邸内は撮影不可。ただし室内からお庭の撮影は可能。
室内では専用の靴下が用意されています。そしてスタッフさんに詳しく説明していただけますが、アチコチ触れるのは当然不可(柱とか触りたくなります)。撮影ポイントでは窓を開閉してくれますが、スタッフの方々はかなり神経を使われていました。

玄関の裏あたりの窓から書院
左側は残月亭

向かいに見えるのは茶室のように見えますが、実はトイレ。位置的に仕方なかったようで、そう見えないようにカモフラージュ。
 

縁側?は手の込んだ作り。
天井にも船底天井や網代天井等の趣向が凝らされています。

ご当主の部屋 室内から

ひと通りの案内が終わると、お茶で一服。
邸内の案内は1人の方が通しで担当されますが、お庭には複数の方が。
それぞれ独自の解説ポイントをお持ちのようで、時間をかけてブラブラした方がいろいろな話が聞けます。

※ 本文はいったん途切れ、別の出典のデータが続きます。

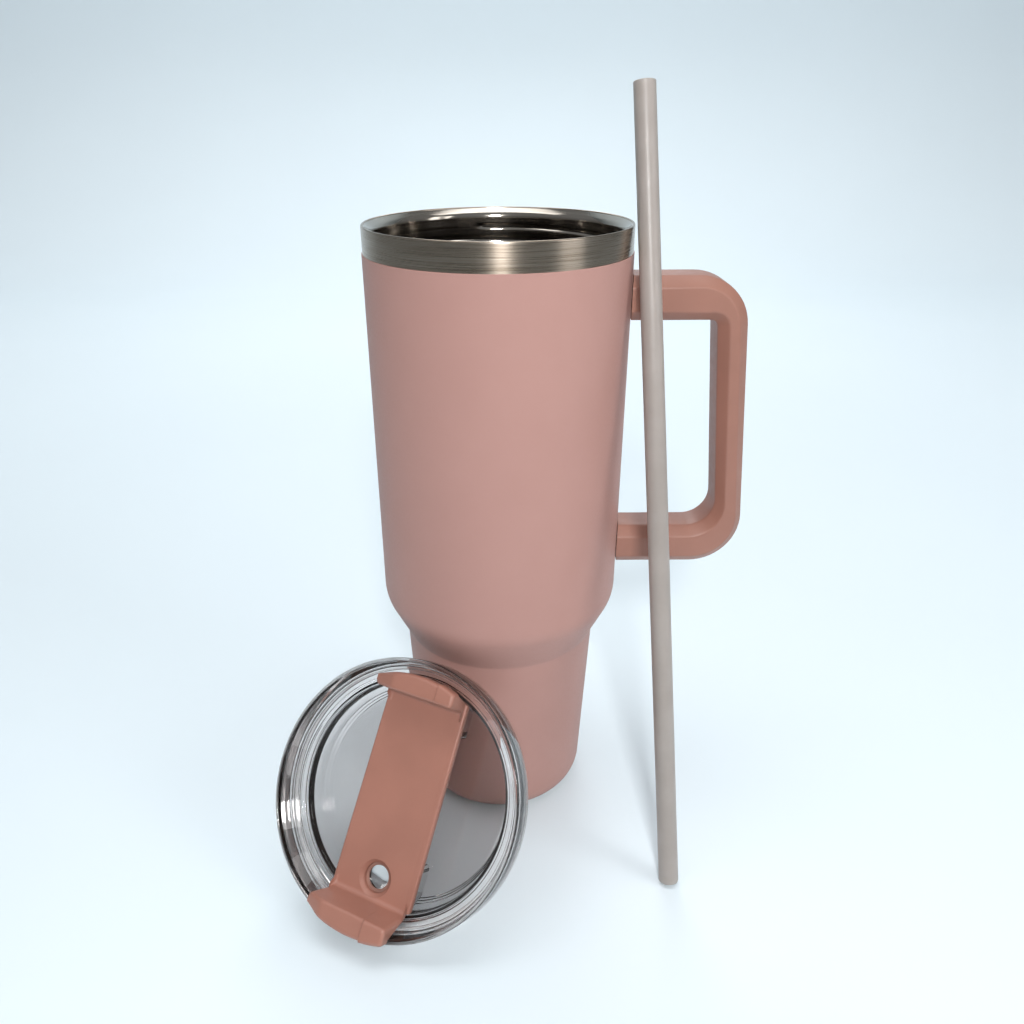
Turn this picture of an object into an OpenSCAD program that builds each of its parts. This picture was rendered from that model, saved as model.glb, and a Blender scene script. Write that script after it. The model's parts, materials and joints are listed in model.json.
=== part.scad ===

この邸宅には、地域の公共事業的な役割もあったそうです(山形酒田の豪商本間家でも似た話を聞いた記憶が)。
不況時や農閑期、また技術の伝承等、長い歴史を持つ富裕層ならではの活動です。名主に選ばれる家には必要とされる基本的資質なのでしょう。


高梨氏庭園

門の屋根の草や木賊とくさ張りとディテールは盛沢山
トビラも凝ってます
庭から望む玄関棟の裏側
書院 もっとも古い建物で宝暦頃の建築(1751~1764年)
1806年と明治期に改修
蔵でしょうか?
構堀 1835年築
湧水で江戸川まで出られたそうです
眺春庵 江戸末期築、1931年改築
稲荷神社 江戸期の建立
門の裏側はさらにスゴイ


主人室側のお庭へ

ズバリの木賊とくさ塀(by パンフ)
左の色が違う部分が年代は古いそうです
ご当主の部屋 庭側から

建物や庭園の手入れのために、京都から職人さんを呼ばれているそうです。
昔からのお付き合いもあるのでしょう。これだけのお屋敷を維持管理する手間とコストは、一般人には想像できない世界。

邸内は季節によってしつらえが変えられます。学芸員の方もいて、案内スタッフさんらと共に工夫して展示されるそうです。
オススメは夏の装いだそうで(簾とか見た目の涼しくなる演出)。
また日々のお掃除(窓ふき)も気を遣うポイント。古い住宅によくみられる貴重な少しゆがみを持つガラスあるある(おまけに枚数も多い)。

足を運んだのは5月だったので、ご当主さん幼少期の五月人形が飾られていました(30代目前後の方々の一式が数セット展示)。またキッコーマンが過去に制作した凝った販促物もいろいろと。


展示棟

展示棟 1994年築

展示棟には高梨家伝来の資料が並んでいますが、こちらも撮影不可。
配布資料には、上花輪村は必ずしも農業生産力が高かった訳ではなく、大豆や麦(畑作)や薪(燃料)は確保できたと記されています。

参考資料を野田市郷土博物館の展示品から

キッコーマン商標 @野田市郷土博物館

8家から統合された商標に選ばれたのは、ご存じ亀甲萬。

野田醤油醸造組合広告 1890年 @野田市郷土博物館

右から2番目が高梨兵左衛門家の商標「上十:ジョウジュウ」
最上さいじょう醤油を名乗る、幕府御用達ブランド。

1840年の商標番付 @野田市郷土博物館

醤油番付では東の大関(最上位)にランクされています。


上花輪歴史館は伝統的な日本家屋に名勝庭園、そして1,000年におよぶ歴史を持つ家系と個人的にはコンテンツ満載の場所。
スタッフさんのお話だと、インバウンドのお客さんはあまり来ていないそうです(市中心部ではチラホラ見たし、東京都心からの距離もそう遠くはない)。Webでの発信に積極的でないのが理由の1つかもしれません。

ただ町の雰囲気は現在のままの方が良いのかもしれません。
積み重ねてきた日常生活の結晶こそが、野田の魅力のような気がします。
維持していくパワー(経済力)もお持ちのようだし。